Grasshopper Pie (Rich, smooth minty green; not a bug in sight)
24 cream-filled chocolate cookies (Oreo’s, Hydrox), finely crushed
1/4 cup margarine, melted
2 cups heavy cream, whipped and set aside in a different bowl
1 jar marshmallow creme
1/4 cup milk
a few drops peppermint extract
a few drops green food coloring

Combine cookie crumbs and margarine. Press into 9″ springform pan or large pie plate (not standard).

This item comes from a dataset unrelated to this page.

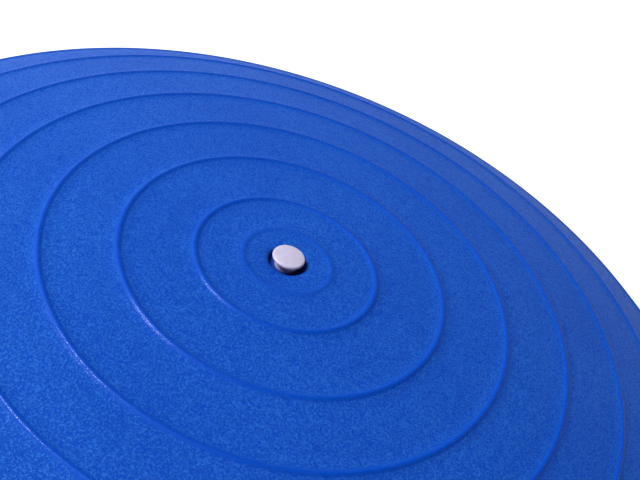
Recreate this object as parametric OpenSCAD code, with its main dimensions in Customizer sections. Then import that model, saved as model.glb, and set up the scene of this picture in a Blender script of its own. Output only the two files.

Place marshmallow creme in mixing bowl. Gradually add milk, extract and food coloring, mixing until well blended. Fold in whipped cream and pour into pan or pie plate. Freeze until firm. Take out about 5 minutes before serving; use a sharp, sturdy knife to cut. This is best served at home or not too far away since it softens quickly.

Because this is almost the same color as Lime Party Salad, I once decided to color it pink instead of green to avoid boring visual repetition. My children enjoyed eating the pie but convinced me that it was too disconcerting to alter the color.

On another occasion I decided to dress it up with chocolate leaves. I melted a little semi-sweet or milk chocolate and used a small, clean new paintbrush to coat the underside of several mint leaves (much more definition on the bottom surface than on the top). Place mint leaves (green side down/chocolate side up) on wax paper on plate or cookie sheet and cool in refrigerator until firm. Carefully peel off and discard the green leaves; place the chocolate leaves artfully on the firm pie.Time-consuming, but it looked great. My mother-in-law wouldn’t eat them because she thought the mint leaves were hidden inside the chocolate. All the more for the rest of us!

I hope this isn’t an overwhelming overload of food information, but that someone will find something that will become one of their favorites too.